The opposite ends of this spectrum are towns where the downtown areas, some on the waterfront, are typically all historic properties with significant integrity to the town. However, because of the depressed downtown area, and the local economy these properties are given large amounts of physical, functional, and economic depreciation. Is the town now going to be required to allow additional reductions in the assessed values because of this amendment particularly if the property is improved and the improvements might be subject to this legislation? At what point does this exemption become a negative for the town? Can any of these properties become totally exempt because of this legislation?

Think of the downtown areas in Hallowell, Gardiner, Bath, Bangor, Kennebunkport, or any other major city or town that is made up of nearly all properties that have some degree of historic integrity. Who will be able to determine exactly what portion of these properties will be subject to this new exemption? If a downtown commercial building is fully leased and occupied should they be given a partial exemption? What purpose does this serve? Is the local legislative body going to be able to logically set guidelines that will implement the various items that need to be taken into consideration to see if a property should be given a partial exemption?

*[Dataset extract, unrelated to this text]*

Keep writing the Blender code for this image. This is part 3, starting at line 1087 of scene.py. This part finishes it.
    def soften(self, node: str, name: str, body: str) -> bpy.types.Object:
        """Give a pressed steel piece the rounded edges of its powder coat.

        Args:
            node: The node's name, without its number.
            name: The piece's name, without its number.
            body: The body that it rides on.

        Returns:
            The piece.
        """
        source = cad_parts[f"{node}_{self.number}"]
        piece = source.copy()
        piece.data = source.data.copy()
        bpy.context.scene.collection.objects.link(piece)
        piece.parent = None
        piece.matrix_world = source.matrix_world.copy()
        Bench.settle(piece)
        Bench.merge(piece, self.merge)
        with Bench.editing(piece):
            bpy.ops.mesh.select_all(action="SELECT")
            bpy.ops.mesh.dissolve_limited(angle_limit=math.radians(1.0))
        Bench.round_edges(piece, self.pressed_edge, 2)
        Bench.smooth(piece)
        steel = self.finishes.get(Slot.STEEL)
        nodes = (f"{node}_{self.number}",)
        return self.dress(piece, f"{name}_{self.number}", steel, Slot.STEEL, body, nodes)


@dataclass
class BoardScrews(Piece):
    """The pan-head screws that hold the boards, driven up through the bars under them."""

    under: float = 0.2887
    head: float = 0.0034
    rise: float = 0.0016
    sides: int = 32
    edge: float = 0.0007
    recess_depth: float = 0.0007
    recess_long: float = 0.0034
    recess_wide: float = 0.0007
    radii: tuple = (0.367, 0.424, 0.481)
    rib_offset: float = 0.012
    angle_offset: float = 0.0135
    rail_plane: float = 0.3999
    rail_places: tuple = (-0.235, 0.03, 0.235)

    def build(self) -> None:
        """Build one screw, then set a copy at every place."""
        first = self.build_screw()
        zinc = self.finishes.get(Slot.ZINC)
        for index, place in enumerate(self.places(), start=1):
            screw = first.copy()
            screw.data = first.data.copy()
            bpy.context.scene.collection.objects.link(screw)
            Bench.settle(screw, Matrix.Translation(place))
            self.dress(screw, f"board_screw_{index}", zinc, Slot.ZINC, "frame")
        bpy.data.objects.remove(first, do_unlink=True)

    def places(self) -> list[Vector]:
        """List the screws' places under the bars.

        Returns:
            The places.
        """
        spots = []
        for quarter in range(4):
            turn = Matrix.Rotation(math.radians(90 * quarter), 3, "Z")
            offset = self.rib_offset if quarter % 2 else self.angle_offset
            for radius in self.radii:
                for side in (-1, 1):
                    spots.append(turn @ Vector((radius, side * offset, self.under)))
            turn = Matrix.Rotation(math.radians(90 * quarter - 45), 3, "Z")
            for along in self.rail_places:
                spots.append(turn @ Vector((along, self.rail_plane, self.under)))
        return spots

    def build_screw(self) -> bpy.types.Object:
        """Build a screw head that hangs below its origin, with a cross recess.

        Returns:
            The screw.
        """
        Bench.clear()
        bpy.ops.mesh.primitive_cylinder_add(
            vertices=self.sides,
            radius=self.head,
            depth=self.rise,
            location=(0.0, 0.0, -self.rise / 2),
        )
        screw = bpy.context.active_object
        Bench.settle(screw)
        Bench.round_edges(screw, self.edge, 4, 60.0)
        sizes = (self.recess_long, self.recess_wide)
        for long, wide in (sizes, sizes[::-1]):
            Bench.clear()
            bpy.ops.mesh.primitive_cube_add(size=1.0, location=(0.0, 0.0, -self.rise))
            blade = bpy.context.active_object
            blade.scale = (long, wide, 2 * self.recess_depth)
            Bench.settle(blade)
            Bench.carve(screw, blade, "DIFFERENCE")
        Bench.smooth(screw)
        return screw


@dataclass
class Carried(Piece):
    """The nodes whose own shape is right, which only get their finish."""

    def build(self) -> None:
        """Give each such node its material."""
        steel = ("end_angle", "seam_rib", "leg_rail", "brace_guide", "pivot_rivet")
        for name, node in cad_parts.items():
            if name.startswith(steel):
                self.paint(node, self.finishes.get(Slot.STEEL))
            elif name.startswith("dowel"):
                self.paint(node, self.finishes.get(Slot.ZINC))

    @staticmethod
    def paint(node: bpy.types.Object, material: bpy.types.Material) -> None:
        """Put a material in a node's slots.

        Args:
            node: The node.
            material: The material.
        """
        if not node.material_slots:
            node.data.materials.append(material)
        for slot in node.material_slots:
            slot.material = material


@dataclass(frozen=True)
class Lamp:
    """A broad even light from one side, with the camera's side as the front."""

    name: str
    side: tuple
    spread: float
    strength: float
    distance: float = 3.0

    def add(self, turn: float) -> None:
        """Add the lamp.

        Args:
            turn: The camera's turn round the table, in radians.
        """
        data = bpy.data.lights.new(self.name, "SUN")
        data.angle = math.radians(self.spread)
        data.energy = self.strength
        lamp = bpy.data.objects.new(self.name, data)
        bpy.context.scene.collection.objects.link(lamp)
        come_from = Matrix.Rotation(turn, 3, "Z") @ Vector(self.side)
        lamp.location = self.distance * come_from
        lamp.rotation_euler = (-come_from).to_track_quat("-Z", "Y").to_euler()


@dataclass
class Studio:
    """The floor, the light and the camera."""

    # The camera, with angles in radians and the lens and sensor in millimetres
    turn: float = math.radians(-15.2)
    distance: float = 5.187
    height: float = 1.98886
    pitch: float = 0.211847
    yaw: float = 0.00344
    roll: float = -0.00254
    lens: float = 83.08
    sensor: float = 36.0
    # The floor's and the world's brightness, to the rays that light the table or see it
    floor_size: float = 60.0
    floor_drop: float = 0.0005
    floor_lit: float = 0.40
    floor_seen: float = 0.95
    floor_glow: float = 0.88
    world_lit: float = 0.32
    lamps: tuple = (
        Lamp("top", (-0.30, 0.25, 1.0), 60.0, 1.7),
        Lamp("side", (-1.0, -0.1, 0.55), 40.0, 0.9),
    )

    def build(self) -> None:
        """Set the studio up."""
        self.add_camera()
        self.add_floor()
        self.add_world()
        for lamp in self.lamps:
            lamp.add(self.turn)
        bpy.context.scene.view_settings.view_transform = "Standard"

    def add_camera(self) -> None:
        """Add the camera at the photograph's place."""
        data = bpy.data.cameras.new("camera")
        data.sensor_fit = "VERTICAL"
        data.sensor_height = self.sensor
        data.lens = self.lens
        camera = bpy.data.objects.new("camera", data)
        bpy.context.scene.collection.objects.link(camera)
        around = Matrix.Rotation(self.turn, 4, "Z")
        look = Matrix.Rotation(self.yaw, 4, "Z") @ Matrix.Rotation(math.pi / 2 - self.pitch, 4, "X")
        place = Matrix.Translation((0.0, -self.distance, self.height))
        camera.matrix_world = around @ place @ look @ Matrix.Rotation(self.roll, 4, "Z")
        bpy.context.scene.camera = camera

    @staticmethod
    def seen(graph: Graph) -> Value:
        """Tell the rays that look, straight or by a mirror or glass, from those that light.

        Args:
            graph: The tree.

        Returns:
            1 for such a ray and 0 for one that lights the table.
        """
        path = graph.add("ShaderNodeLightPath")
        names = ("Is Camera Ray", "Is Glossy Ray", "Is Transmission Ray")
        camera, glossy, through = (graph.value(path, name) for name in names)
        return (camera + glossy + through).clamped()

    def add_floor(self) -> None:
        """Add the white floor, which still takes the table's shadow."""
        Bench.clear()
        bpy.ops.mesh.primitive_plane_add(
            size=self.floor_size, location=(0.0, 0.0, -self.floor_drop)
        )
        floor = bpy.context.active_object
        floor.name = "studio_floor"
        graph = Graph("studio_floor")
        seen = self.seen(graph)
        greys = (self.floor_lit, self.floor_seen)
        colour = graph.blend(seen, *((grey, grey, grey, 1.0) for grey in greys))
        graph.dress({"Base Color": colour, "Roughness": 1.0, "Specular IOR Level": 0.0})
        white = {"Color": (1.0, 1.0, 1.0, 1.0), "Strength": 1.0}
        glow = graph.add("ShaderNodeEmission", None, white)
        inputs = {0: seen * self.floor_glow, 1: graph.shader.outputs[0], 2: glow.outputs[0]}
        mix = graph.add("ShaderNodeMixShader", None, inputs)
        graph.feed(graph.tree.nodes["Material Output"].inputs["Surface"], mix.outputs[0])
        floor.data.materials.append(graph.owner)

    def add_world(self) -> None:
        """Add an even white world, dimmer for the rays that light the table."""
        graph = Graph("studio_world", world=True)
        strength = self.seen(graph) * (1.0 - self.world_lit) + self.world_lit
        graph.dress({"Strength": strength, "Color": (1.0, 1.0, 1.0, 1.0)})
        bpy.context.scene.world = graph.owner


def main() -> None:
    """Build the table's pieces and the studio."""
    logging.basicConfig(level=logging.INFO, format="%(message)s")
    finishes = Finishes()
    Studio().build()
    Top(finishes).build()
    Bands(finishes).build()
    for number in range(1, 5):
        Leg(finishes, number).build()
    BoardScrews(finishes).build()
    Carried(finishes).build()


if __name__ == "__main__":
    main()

This historic preservation area is only the tip of the iceberg; the greater problem with this legislation is the "scenic view" or "significant vistas." There are no towns that we currently serve or have done consulting in that do not have some areas that have "scenic views with significant vistas". This is very subjective; beauty as the saying goes, is in the eye of the beholder; so who will determine what is a scenic view or a significant vista even if the owner meets the requirements of the legislation and records an easement against the property running with the land. Will the municipalities use schedules similar to the Open Space law that allows up to 95% reduction in the land values?

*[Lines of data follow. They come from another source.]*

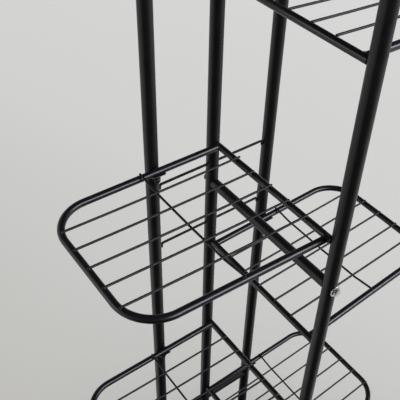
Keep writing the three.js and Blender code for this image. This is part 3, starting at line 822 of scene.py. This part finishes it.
def saddle_tongue(name, x, z, tilt):
    """A curved sheet against the post, with room for the leg above and a hole for the screw."""
    hug = bent_strip(lambda r, a: at(r * math.cos(a), r * math.sin(a), 0), -164, -16,
                     TONGUE_THICK, POST_R + GAP, 24)
    sheet = prism(hug, at(x, REAR_Y, z - TONGUE_DROP), at(x, REAR_Y, z - TUBE_R + 0.2 * MM))
    outline = [at(x + w * MM, REAR_Y, z + h * MM) for w, h in TONGUE_OUTLINE]
    shaped = cut(name, sheet, [prism(outline, at(0, 0, 0), at(0, -2 * POST_R, 0))], "INTERSECT")
    reach = 30 * MM
    lean = reach * math.tan(tilt)
    channel = cylinder(at(x - reach, REAR_LEG_Y, z + lean), at(x + reach, REAR_LEG_Y, z - lean),
                       SEAT_R + 0.2 * MM, 48)
    screw_z = z - SCREW_DROP
    hole = cylinder(at(x, REAR_Y - 40 * MM, screw_z), at(x, REAR_Y, screw_z), SCREW_HOLE_R)
    tongue = cut(name, shaped, [channel, hole])
    bevelled(tongue, 0.5 * MM)
    return tongue


def saddle_seat(name, x, z, tilt):
    """A half round cradle along the underside of the leg."""
    cradle = bent_strip(lambda r, a: at(0, r * math.cos(a), r * math.sin(a)), 190, 305,
                        SEAT_THICK, SEAT_R, 16)
    seat = make_mesh(name, *prism(cradle, at(-SEAT_HALF_LENGTH, 0, 0), at(SEAT_HALF_LENGTH, 0, 0)))
    seat.transform(Matrix.Translation(at(x, REAR_LEG_Y, z)) @ Matrix.Rotation(tilt, 4, "Y"))
    bevelled(seat, 0.6 * MM)
    return seat


def saddle_screw(name, x, z, shank_end):
    """A pan-headed screw with a cross slot."""
    face = REAR_Y - POST_R - 2 * GAP - TONGUE_THICK
    shank_r, slot_long, slot_wide = 1.9 * MM, 2.1 * MM, 0.4 * MM
    shank_length = shank_end - face
    profile = [(0, shank_length), (shank_r, shank_length), (shank_r, 0), (4 * MM, 0), (3.8 * MM, -1.6 * MM),
               (3.1 * MM, -2.8 * MM), (1.6 * MM, -SCREW_HEAD_H), (0, -SCREW_HEAD_H)]
    eased = rounded(profile, {3: 0.2 * MM, 4: 0.4 * MM, 5: 0.4 * MM})
    screw = lathe(eased, at(x, face, z), 32, at(0, 1, 0))
    top = at(x, face - SCREW_HEAD_H, z)
    slots = []
    for w, h in ((slot_wide, slot_long), (slot_long, slot_wide)):
        corners = [top + at(-w, 0, -h), top + at(w, 0, -h), top + at(w, 0, h), top + at(-w, 0, h)]
        slots.append(prism(corners, at(0, -1 * MM, 0), at(0, 1.1 * MM, 0)))
    return cut(name, screw, slots)


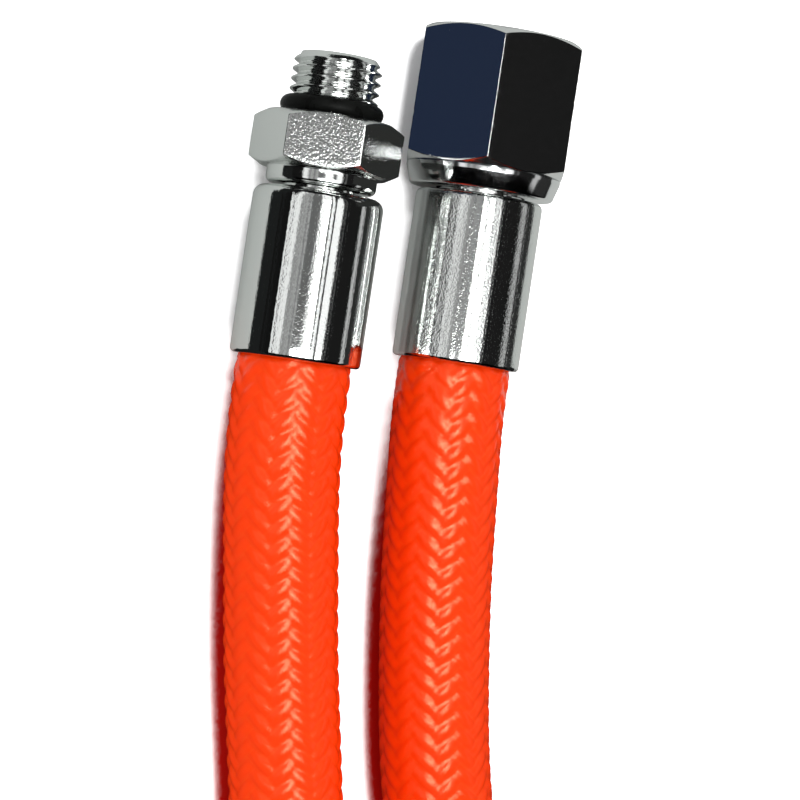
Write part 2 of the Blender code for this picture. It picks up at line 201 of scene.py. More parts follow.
# Stretches of the cover in braid pitches, each with the lattice lines on a yarn's width
stretches = [(0, 6, 2), (6, 31, 5), (31, pitches - 31, 3), (pitches - 31, pitches - 6, 5),
             (pitches - 6, pitches, 2)]
cover_points, cover_faces = [], []
turn_of, distance_of = [], []
last_ring, last_turn = None, None
for first, last, lines in stretches:
    per_ring = YARNS_EACH_WAY * lines
    rings = []
    start = 0 if first == 0 else 1
    for row in range(start, (last - first) * 2 * lines + 1):
        distance = (first + row / (2 * lines)) * pitch
        turn = math.tau * (np.arange(per_ring) + 0.5 * (row % 2)) / per_ring
        u = YARNS_EACH_WAY * turn / math.tau + distance / pitch
        v = -YARNS_EACH_WAY * turn / math.tau + distance / pitch
        height = braid_height(u, v)
        held = max(MALE_HOSE_DEPTH - distance, distance - whole_length + FEMALE_HOSE_DEPTH)
        squeeze = min(1.0, max(0.0, (held + SQUEEZE_START) / SQUEEZE_RAMP))
        core = HOSE_CORE_RADIUS - SQUEEZED_IN * squeeze
        first_index = len(turn_of)
        cover_points.append(hose_ring(distance, turn, core + height * (1 - SQUEEZED_FLAT * squeeze)))
        turn_of.extend(turn)
        distance_of.extend([distance / pitch] * per_ring)
        rings.append((np.arange(first_index, first_index + per_ring), row % 2, turn))
    if last_ring is not None:
        cover_faces += stitched(last_ring, last_turn, rings[0][0], rings[0][2])
    for index, (ring, odd, turn) in enumerate(rings):
        after = np.roll(ring, -1)
        below = rings[index - 1][0] if index else None
        above = rings[index + 1][0] if index + 1 < len(rings) else None
        between = -odd
        if below is not None and above is not None:
            cover_faces += list(zip(np.roll(below, between), after, np.roll(above, between), ring))
        elif above is not None:
            cover_faces += list(zip(ring, after, np.roll(above, between)))
        else:
            cover_faces += list(zip(after, ring, np.roll(below, between)))
    if first == 0:
        male_end_ring = rings[0][0]
    last_ring, last_turn = rings[-1][0], rings[-1][2]
female_end_ring = last_ring

# Blind bores for the two tails, so that the tube is closed
for outer_ring, end_distance, inward in ((male_end_ring, 0.0, 1),
                                         (female_end_ring, whole_length, -1)):
    turn = np.array([turn_of[i] for i in outer_ring])
    bore = []
    for distance in (end_distance, end_distance + inward * TAIL_BORE_DEPTH):
        first_index = len(turn_of)
        cover_points.append(hose_ring(distance, turn, TAIL_BORE_RADIUS))
        turn_of.extend(turn)
        distance_of.extend([distance / pitch] * len(turn))
        bore.append(np.arange(first_index, first_index + len(turn)))
    centre_index = len(turn_of)
    cover_points.append(hose_ring(end_distance + inward * TAIL_BORE_DEPTH, np.zeros(1), 0.0))
    turn_of.append(0.0)
    distance_of.append(end_distance / pitch)
    for near, far in ((outer_ring, bore[0]), (bore[0], bore[1])):
        cover_faces += list(zip(near, np.roll(near, -1), np.roll(far, -1), far))
    cover_faces += [(bore[1][i], bore[1][(i + 1) % len(turn)], centre_index)
                    for i in range(len(turn))]

cover_points = np.concatenate(cover_points)
cover_points[:, 2] = np.maximum(cover_points[:, 2], 0.0)
turn_of, distance_of = np.array(turn_of), np.array(distance_of)
cover_mesh = bpy.data.meshes.new("braided_cover")
cover_mesh.from_pydata(cover_points.tolist(), [],
                       [tuple(int(i) for i in face) for face in cover_faces])
yarn_map = cover_mesh.uv_layers.new(name="yarn")
corner_vertex = np.zeros(len(cover_mesh.loops), int)
cover_mesh.loops.foreach_get("vertex_index", corner_vertex)
loop_total = np.zeros(len(cover_mesh.polygons), int)
cover_mesh.polygons.foreach_get("loop_total", loop_total)
face_of_corner = np.repeat(np.arange(len(loop_total)), loop_total)
first_corner = np.concatenate(([0], np.cumsum(loop_total)[:-1]))
corner_turn = turn_of[corner_vertex]
reference = corner_turn[first_corner][face_of_corner]
corner_turn = reference + (corner_turn - reference + math.pi) % math.tau - math.pi
corner_u = YARNS_EACH_WAY * corner_turn / math.tau + distance_of[corner_vertex]
corner_v = -YARNS_EACH_WAY * corner_turn / math.tau + distance_of[corner_vertex]
mean_u = np.add.reduceat(corner_u, first_corner) / loop_total
mean_v = np.add.reduceat(corner_v, first_corner) / loop_total
u_over = (np.mod(np.floor(mean_u) - np.floor(mean_v), 4) < 2)[face_of_corner]
corner_map = np.stack([np.where(u_over, corner_u, corner_v),
                       np.where(u_over, corner_v, corner_u) + np.where(u_over, 0.0, OTHER_YARNS_APART)], 1)
yarn_map.uv.foreach_set("vector", corner_map.astype(np.float32).ravel())
face_outward(cover_mesh)
cover = bpy.data.objects.new("braided_hose", cover_mesh)
bpy.context.scene.collection.objects.link(cover)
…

Easements have always been looked on as a restriction against a property. However, in some cases they have been found to enhance a property’s value.

Maine Revenue Services has a Property Tax Bulletin, Number 24, on the "Effects of Easements on Just Value." Item number 6 of this bulletin covers the "Valuation of Properties either Subject to Easement or Adjacent to Properties Subject to Easement".

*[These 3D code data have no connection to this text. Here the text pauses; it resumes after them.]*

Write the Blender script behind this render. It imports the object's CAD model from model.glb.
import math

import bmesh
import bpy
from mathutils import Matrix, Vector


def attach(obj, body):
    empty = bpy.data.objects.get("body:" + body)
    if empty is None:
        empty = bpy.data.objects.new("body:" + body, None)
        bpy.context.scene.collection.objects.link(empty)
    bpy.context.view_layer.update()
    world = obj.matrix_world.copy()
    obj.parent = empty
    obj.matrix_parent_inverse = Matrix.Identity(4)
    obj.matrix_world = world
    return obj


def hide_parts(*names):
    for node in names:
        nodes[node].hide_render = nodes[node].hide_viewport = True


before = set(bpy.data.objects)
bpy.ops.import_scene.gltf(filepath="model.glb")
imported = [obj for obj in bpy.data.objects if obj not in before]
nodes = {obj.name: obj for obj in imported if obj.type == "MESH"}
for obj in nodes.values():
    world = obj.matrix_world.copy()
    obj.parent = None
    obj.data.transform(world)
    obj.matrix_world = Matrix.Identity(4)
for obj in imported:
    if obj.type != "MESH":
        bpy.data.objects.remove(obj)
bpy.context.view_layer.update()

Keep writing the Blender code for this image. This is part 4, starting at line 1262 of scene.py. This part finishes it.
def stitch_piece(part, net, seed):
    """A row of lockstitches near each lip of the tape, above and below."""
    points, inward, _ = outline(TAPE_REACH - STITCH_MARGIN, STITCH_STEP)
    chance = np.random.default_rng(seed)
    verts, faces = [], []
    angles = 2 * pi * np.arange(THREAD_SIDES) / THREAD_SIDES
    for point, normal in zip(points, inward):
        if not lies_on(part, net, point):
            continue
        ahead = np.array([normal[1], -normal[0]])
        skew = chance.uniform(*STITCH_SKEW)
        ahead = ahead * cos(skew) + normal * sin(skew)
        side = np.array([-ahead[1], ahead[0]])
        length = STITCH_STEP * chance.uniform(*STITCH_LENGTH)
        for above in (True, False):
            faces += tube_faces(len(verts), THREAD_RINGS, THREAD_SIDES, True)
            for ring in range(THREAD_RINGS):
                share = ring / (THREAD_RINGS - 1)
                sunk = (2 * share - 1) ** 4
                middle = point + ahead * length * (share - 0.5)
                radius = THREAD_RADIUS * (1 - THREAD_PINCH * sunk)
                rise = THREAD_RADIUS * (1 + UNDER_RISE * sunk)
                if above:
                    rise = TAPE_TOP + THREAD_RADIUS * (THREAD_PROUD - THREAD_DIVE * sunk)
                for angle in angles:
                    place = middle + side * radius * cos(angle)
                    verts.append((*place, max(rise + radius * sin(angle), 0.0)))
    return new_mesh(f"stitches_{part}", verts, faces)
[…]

6-A. There is no rule of thumb which establishes the just value of property subject to easements.

6-B. Each easement must be carefully reviewed by itself to determine how each condition stated in the easement may affect the just value of the subject property or other properties. An easement which allows limited development rather than no development may still have an impact on the total value of the property.

6-C. After reviewing the conditions of each easement, the assessor must decide whether the specific conditions increase or decrease just value or actually have no effect on the just value of the subject property or other properties.

6-D. The conditions of the easement may affect the just value of the subject property, adjacent properties or properties located in the vicinity of the subject property.

Item 6.C. above is the one that raises the most concern. The assessor must decide whether the easement increases, decreases, or actually has no effect on the subject property based on the criteria the town adopts. It would seem that with the passage of LD 2537 that we are now going to have a number of other players entering this arena that are going to give opinions and write criteria that will in effect removes the assessor’s opinion on the value of these easements and replace it with that of the "governing legislative body of the municipality."

We oversaw a revaluation in a town a few years ago where the company completing the project used such words as "extraordinary view" or "panoramic vista" to describe some of the locations of the property, only to be rebuffed by the taxpayers when they saw the notes on their property record cards. They asked that those remarks be removed from their property record cards. They felt that if someone other than us looked at those notes in the future that they might consider increasing their assessed values based on those comments. Now depending on new criteria to be set by the local governing body these individuals will be better off if they return to the town and place restrictive easements on their property, but how will it affect their resale value?

Again this brings us to the area of the legislation that raises the most concern. "A municipality may reduce the valuation of property with a scenic view or significant vista if the owner of the property agrees to permanently forgo development of that property to preserve the scenic view or significant vista through use of an easement properly recorded as part of the deed and running with the land." Who is going to determine what is a "scenic view of significant vista" and the amount of value that the easement establishes?

If each town sets it owns criteria, there will be differences for coastal towns, as opposed to inland towns, or mountain towns. There is the possibility that every town will have a different set of rules based on their own particular location, and the desires of the local legislative body to preserve what they will consider a scenic view or significant vista.

Under the current Open Space law we have reduced the assessed value on one coastal property from more than one million dollars down to approximately fifty thousand dollars. This taxpayer did record all the necessary restrictive easements to meet the 95% reduction under the current open space law. One taxpayer in a small coastal town did not make a significant difference in the town's valuation, however, if there are numerous individuals who file similar easements the town might want to weigh the cost/benefit ratio before implementing this legislation.

This is an issue that everyone should watch closely as the impact can be far reaching on all municipalities in Maine. It is also questionable if the local governing body will want to directly be involved in identifying and developing criteria that establishes the amounts of exemptions on these classes of property. We expect that towns and cities will appoint local boards to establish the criteria and the formula to determine the amount of the exemption.

We also did a search of the Internet and reviewed historic preservation ordinances from various towns, cities, and counties all over the United States and found variables in each situation. This indicates to us that the implementation of this legislation is going to take a major commitment from the local governing bodies of each jurisdiction in Maine. The State Legislature may pass LD 2537; however, it will be up to the local jurisdictions to decide if they want to give a tax break to these types of property. Each municipality will have to weigh the benefit as opposed to the cost to the other taxpayers in their towns.

Each town in Maine will have to review the impact this legislation has on their town. Will there be a significant revenue loss; will the benefit of these exemptions bring prosperity to the towns, or will it create some resentment between the haves and have-nots? Will the local lifelong resident be able to take advantage of this reduction in property taxes with the consultation of an attorney to draft the easement and complete the application process? This will be a learning process for everyone involved, from drafting the ordinance, reviewing the applications, and most importantly determining the amount of the exemption.

Not an easy task but one that may be placed before the towns and cities in Maine in the near future.